La récupération commerciale de la récente libération de la parole des femmes montre-elle que finalement, l'image de la femme continue à engendrer des clichés? Hier la mère exemplaire, aujourd'hui la femme qui doit se libérer : pourquoi cette image est-elle toujours tronquée? 

Les images de l'homme et de la femme sont une suite continue de stéréotypes, où ni l'un ni l'autre n'ont à gagner tant ils sont anxiogènes. Mais nous sommes dans un monde d'images où il faut coller à une représentation idéale de soi, à une vie idéale, et un énorme pourcentage de la population se plie à ces stéréotypes sans  en avoir pleinement conscience. Les images sont toutes construites pour des besoins mercantiles (vendre toujours plus de rêve), et concernant les femmes, il y a toujours un paradoxe, une hésitation, une difficulté entre se libérer économiquement et plaire au meilleur géniteur possible.  On martèle sans cesse un modèle et peu de voies alternatives existent pour amplifier d'autres types de pensées, proposer des alternatives au sytème où elles restent soumises malgré les avancées des dernières décennies. 

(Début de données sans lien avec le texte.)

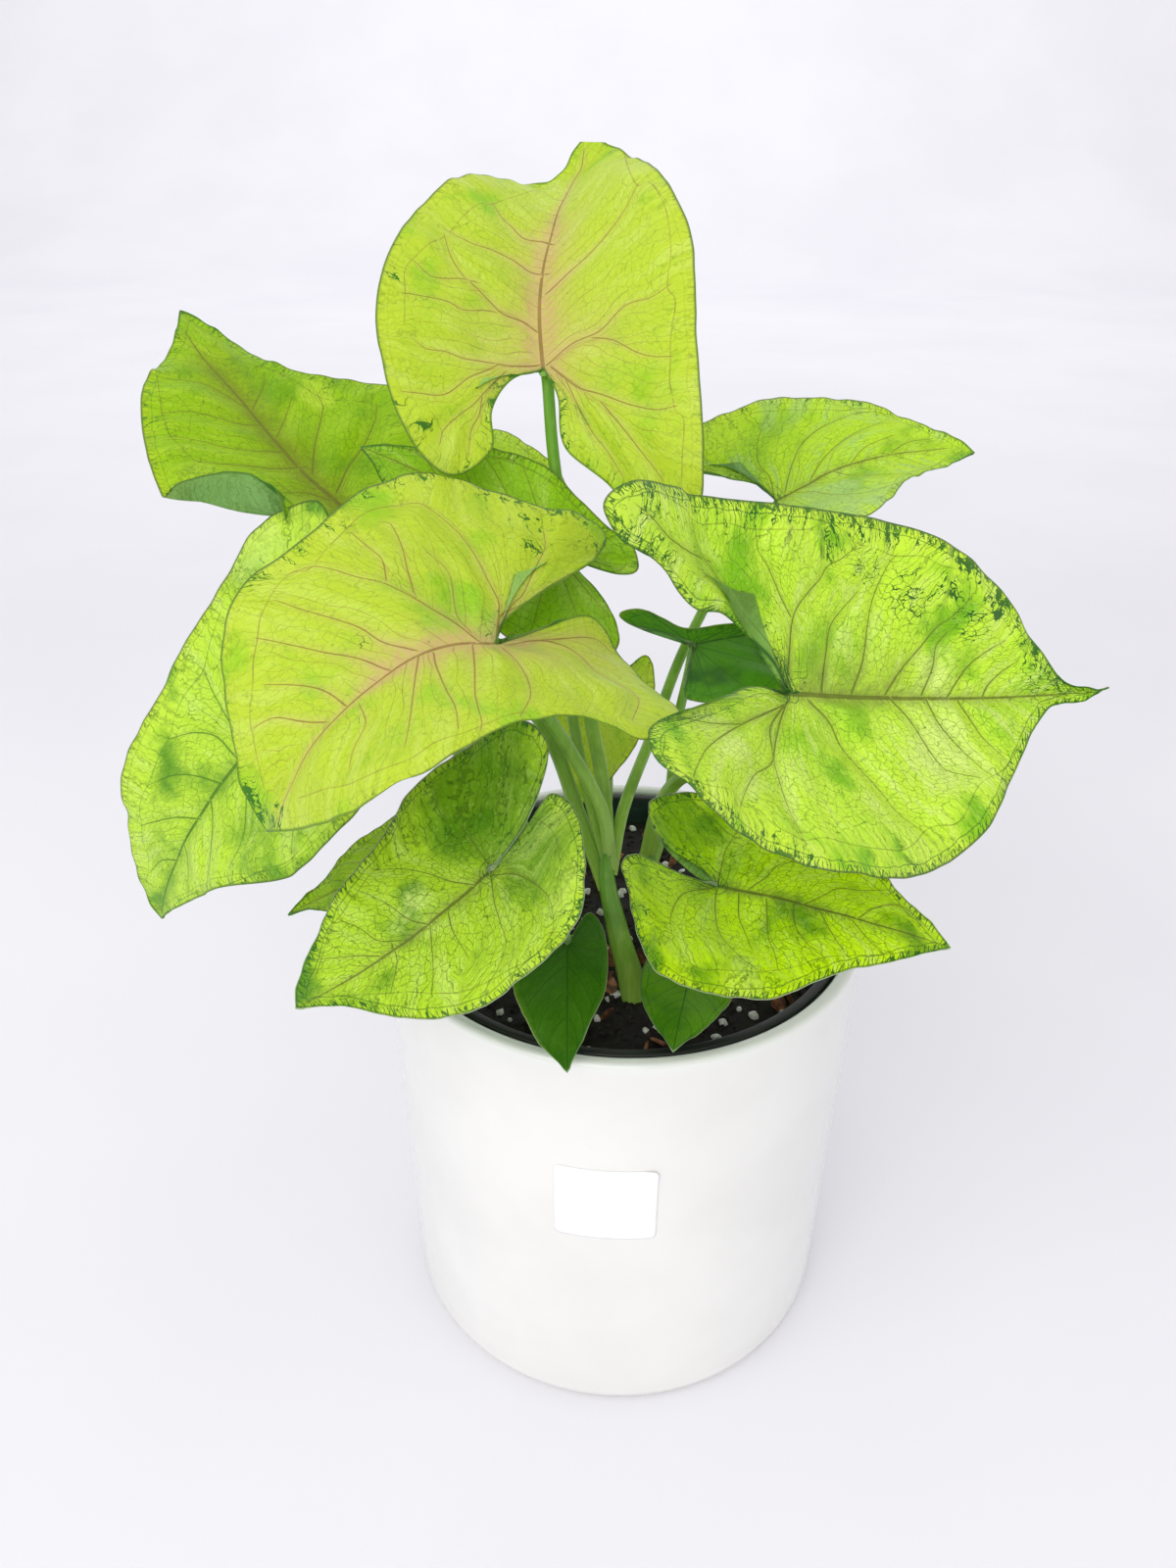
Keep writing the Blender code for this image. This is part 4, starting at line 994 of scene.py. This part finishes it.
def treeNode(tree, kind, values=None, **settings):
    node = tree.nodes.new(kind)
    for key, value in settings.items():
        setattr(node, key, value)
    for key, value in (values or {}).items():
        if isinstance(value, bpy.types.NodeSocket):
            tree.links.new(value, node.inputs[key])
        else:
            node.inputs[key].default_value = value
    return node


def treeMath(tree, operation, *values):
    return treeNode(tree, "ShaderNodeMath", dict(enumerate(values)), operation=operation).outputs[0]


def endTree(tree, geometry, material):
    real = treeNode(tree, "GeometryNodeRealizeInstances", {0: geometry})
    coated = treeNode(tree, "GeometryNodeSetMaterial", {0: real.outputs[0], 2: material})
    treeNode(tree, "NodeGroupOutput", {0: coated.outputs[0]})
    return tree


def grow(piece, tree, values):  # runs a tree on a piece and keeps the result as a plain mesh
    modifier = piece.modifiers.new(tree.name, "NODES")
    modifier.node_group = tree
    for item in tree.interface.items_tree:
        if item.in_out == "INPUT" and item.name in values:
            modifier[item.identifier] = values[item.name]
    graph = bpy.context.evaluated_depsgraph_get()
    mesh = bpy.data.meshes.new_from_object(piece.evaluated_get(graph), depsgraph=graph)
    piece.modifiers.clear()
    piece.data = mesh
    return piece


def makeTubeTree():
    tree, given = newTree("stalk tube", [("Sides", "Int", 20), ("Ribs", "Float", 9.0),
                                         ("Rib Depth", "Float", 0.05), ("Skin", "Material", None)])
    path = treeNode(tree, "GeometryNodeMeshToCurve", {0: given.outputs["Geometry"]}).outputs[0]
    ring = treeNode(tree, "GeometryNodeCurvePrimitiveCircle", {
        "Resolution": given.outputs["Sides"], "Radius": 1.0})
    place = treeNode(tree, "GeometryNodeInputPosition").outputs[0]
    parts = treeNode(tree, "ShaderNodeSeparateXYZ", {0: place})
    turn = treeMath(tree, "ARCTAN2", parts.outputs[1], parts.outputs[0])
    ripple = treeMath(tree, "COSINE", treeMath(tree, "MULTIPLY", turn, given.outputs["Ribs"]))
    size = treeMath(tree, "MULTIPLY_ADD", ripple, given.outputs["Rib Depth"], 1.0)
    ribbed = treeNode(tree, "ShaderNodeVectorMath", {0: place, 3: size}, operation="SCALE").outputs[0]
    profile = treeNode(tree, "GeometryNodeSetPosition", {0: ring.outputs[0], 2: ribbed}).outputs[0]
    thick = treeNode(tree, "GeometryNodeInputNamedAttribute", {0: "thick"}).outputs[0]
    tube = treeNode(tree, "GeometryNodeCurveToMesh", {0: path, 1: profile, 2: thick, 3: True}).outputs[0]
    smooth = treeNode(tree, "GeometryNodeSetShadeSmooth", {0: tube}).outputs[0]
    return endTree(tree, smooth, given.outputs["Skin"])


def stalkMaterial():
    material, w = startMaterial("stalk_skin")
    place = w.add("ShaderNodeTexCoord", out=3)
    along = w.attribute("along")
    streaks = place.moved("MULTIPLY", (900, 900, 40)).noise(1, 3)
    clouds = place.noise(60, 3)
    colour = along.fade(0.0, 0.9).mix(paint(152, 192, 74), paint(104, 164, 28))
    colour = (streaks.fade(0.45, 0.7) * 0.35).mix(colour, paint(178, 208, 104))
    colour = (clouds.fade(0.5, 0.3) * 0.5).mix(colour, paint(70, 118, 20))
    height = streaks * 0.6 + clouds * 0.2
    bump = w.add("ShaderNodeBump", {}, {"Strength": 0.4, "Distance": 0.2 * mm, "Height": height})
    skin = surface(w, {
        "Base Color": colour, "Roughness": streaks * 0.15 + 0.32, "Normal": bump,
        "Subsurface Weight": 0.3, "Subsurface Radius": (0.9, 1.0, 0.4), "Subsurface Scale": 2 * mm})
    return endMaterial(material, skin)


def makeStalks(name, clump, tree, skin):
    build = stalkBuild
    spots, links, thick, along = [], [], [], []

    def run(points, first, last):
        path = curveThrough(points, build["steps"])
        start = len(spots)
        share = np.linspace(0, 1, len(path))
        spots.extend((path * mm).tolist())
        links.extend((start + k, start + k + 1) for k in range(len(path) - 1))
        thick.extend(((first + (last - first) * share ** 0.7) * mm).tolist())
        along.extend(share.tolist())

    run(clump["root"], *clump["thick"])
    for leafName, points in clump["stalks"].items():
        leaf = leafShapes[leafName]
        below = -bladeAxes(leaf)[2]
        thin = build["thin"] + build["growth"] * leaf["length"]
        ends = [tuple(np.array(leaf["at"]) + below * step) for step in (build["neck"], 0.5)]
        run(points + ends, build["taper"] * thin, thin)
    mesh = bpy.data.meshes.new(name + "_tubes")
    mesh.from_pydata(spots, links, [])
    mesh.attributes.new("thick", "FLOAT", "POINT").data.foreach_set("value", thick)
    mesh.attributes.new("along", "FLOAT", "POINT").data.foreach_set("value", along)
    piece = bpy.data.objects.new(name + "_tubes", mesh)
    bpy.context.scene.collection.objects.link(piece)
    grow(piece, tree, {"Sides": build["sides"], "Ribs": float(build["ribs"]),
                       "Rib Depth": build["ribDepth"], "Skin": skin})
    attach(piece, "root")
    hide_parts(name)
    return piece


tubeTree = makeTubeTree()
stalkSkin = stalkMaterial()
for clumpName, clumpShape in stalkClumps.items():
    makeStalks(clumpName, clumpShape, tubeTree, stalkSkin)
print("stalks made")


# ---- pots

potBuild = dict(radius=62, height=123.5, wall=3.6, taper=2.0, floor=5, footRound=4.5, rimRound=1.5,
                turns=192)
nurseryBuild = dict(top=57.6, foot=46, wall=1.2, height=122.5, base=5.3, lip=1.4, lipHeight=6, turns=160)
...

Au final selon vous, peut-on se revendiquer féministe et se réjouir de la fête des mères au vu de ces dérives ? Comment redonner du sens à cette fête ?

Il n'y a rien de féministe à se réjouir de la fête des mères et ses dérives. Par ailleurs, être femme, être féministe, ne veut pas dire être mère. La fête des mères, comme toutes les autres grandes fêtes, sont avant tout devenues celles de la consommation. A-t-on besoin de célébrer les mères, les pères, les grands-parents et tout l'arbre généalogique par des cadeaux à dates fixes ? Ce n'est pas mon avis.